A gradually decreasing membership would therefore allow the UK government to honor several of its Brexit promises domestically without requiring a hard Brexit. For the EU, it could prevent cherry picking and ensure the entire transition takes place squarely within the realm of EU law. In addition, it would take away the need to design a completely new interim status for the UK from scratch, or to fall back on completely unsuitable existing arrangements such as the EEA or EFTA. Instead, the EU and UK would only have to agree on what rights and obligations to gradually strip away. This would remain a major challenge, there can be no illusions there, but one less herculean than designing and ratifying a new interim regime that is acceptable for both parties.
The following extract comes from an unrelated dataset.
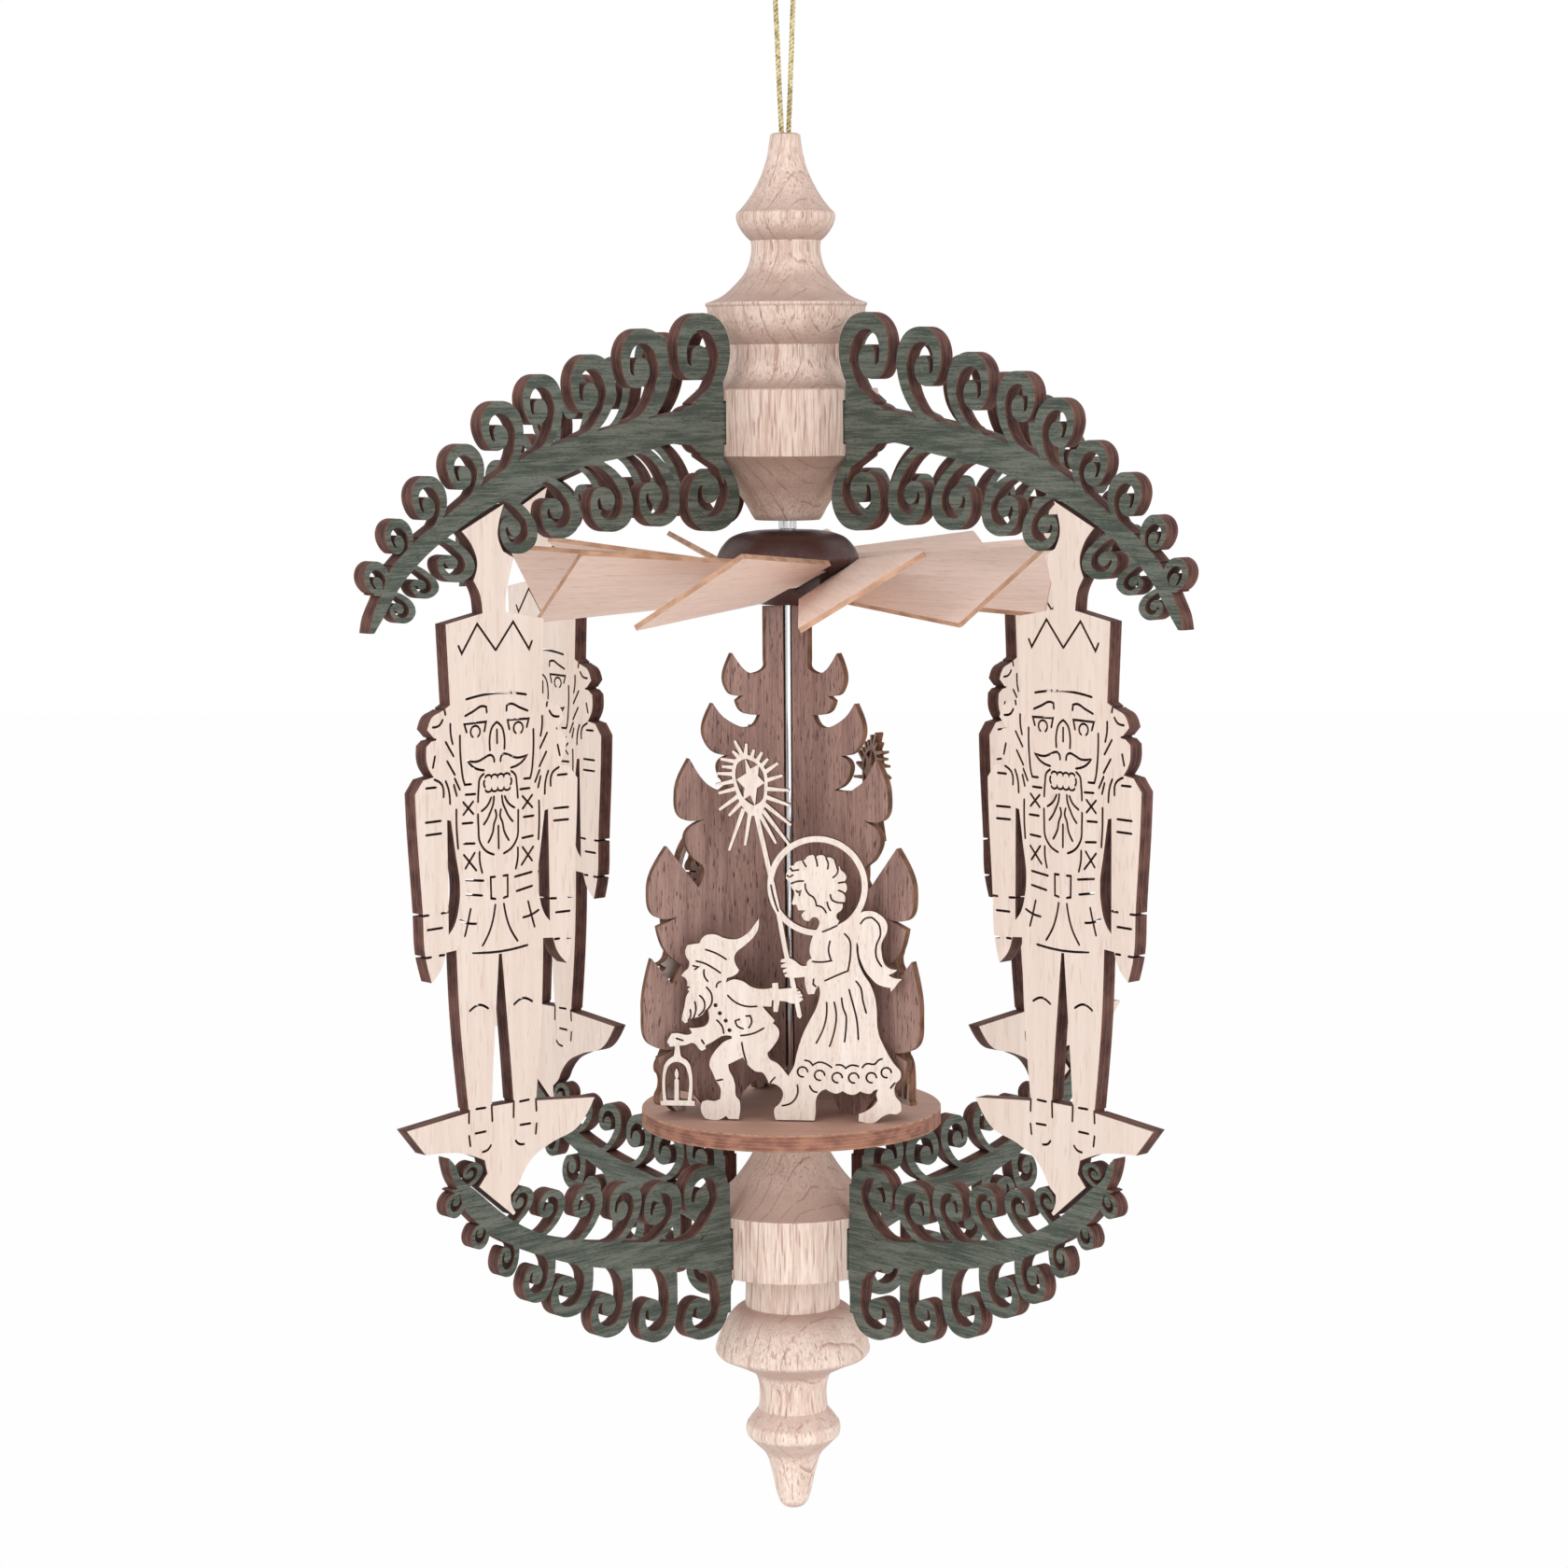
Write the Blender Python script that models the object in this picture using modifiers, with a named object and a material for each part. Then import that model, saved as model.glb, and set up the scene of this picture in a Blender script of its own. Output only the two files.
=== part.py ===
"""Hanging warm-air carousel: a cage of four nutcracker panels and a rotor with trees and figures.

Metres, +Z up. The origin is where the cord loop lies on its hook. The four side panels stand on
the diagonals, and the rotor turns about the Z axis.
"""

import math

import bmesh
import bpy
from mathutils import Matrix, Vector

MM = 0.001

# Driving dimensions of the cage
CORD_RISE = 40.0 * MM           # finial top to the loop's bearing point
REACH = 100.0 * MM              # axis to the outermost curl
PANEL_SPAN = 192.0 * MM         # lowest curl to highest curl of a side panel
PANEL_THICKNESS = 3.0 * MM
PANEL_COUNT = 4
FIRST_PANEL_DEG = 45.0
JOINT_GAP = 0.3 * MM            # between glued or seated faces
CUT_OVERRUN = 2.0 * MM          # how far a cutter runs past the face it cuts
TONGUE_DEPTH = 2.8 * MM
TONGUE_HEIGHT = 7.4 * MM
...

In addition, a system of decreasing membership, following to a fixed schedule, would also offer much more legal certainty to businesses and citizens. As an interim period in which the UK retains certain rights and obligations is foreseen anyway, a model of decreased membership may therefore be the best, if of course not perfect, solution available.
In my legal analysis, decreasing membership is possible under EU law. In part this is precisely because of the special status of the UK as a withdrawing state under Article 50. The moment the withdrawal agreement enters into force, the UK is in an objectively different position than other Member States. This objectively different position, together with recognition of the right to leave under Article 50 TEU, would allow far reaching deviations from the acquis, including deviations from foundational principles as equal treatment, loyal cooperation or direct effect and supremacy in all fields covered by or possibly affecting the functioning of EU law.
The possibility of decreasing membership is further supported by the mirror position of acceding or recently acceded states. During the process of accession, and even after full accession, all kinds of rights and obligations do no apply, including equal treatment. The clearest case in point is the position of Bulgaria and Romania after accession. Even though both had become full Member States, temporary limits were imposed on free movement of persons. In the context of accession, therefore, direct discrimination based on nationality was temporarily allowed. A fortiori, it must be assumed that even more far reaching deviations from the acquis are allowed in the context of withdrawal, at least once a withdrawal agreement has entered into force. After all, unlike accession, Brexit is not building up to full membership, but rather to an end of membership. This also means that any special status granted to the UK during its withdrawal cannot be granted to other Member States that have not already signed a withdrawal agreement.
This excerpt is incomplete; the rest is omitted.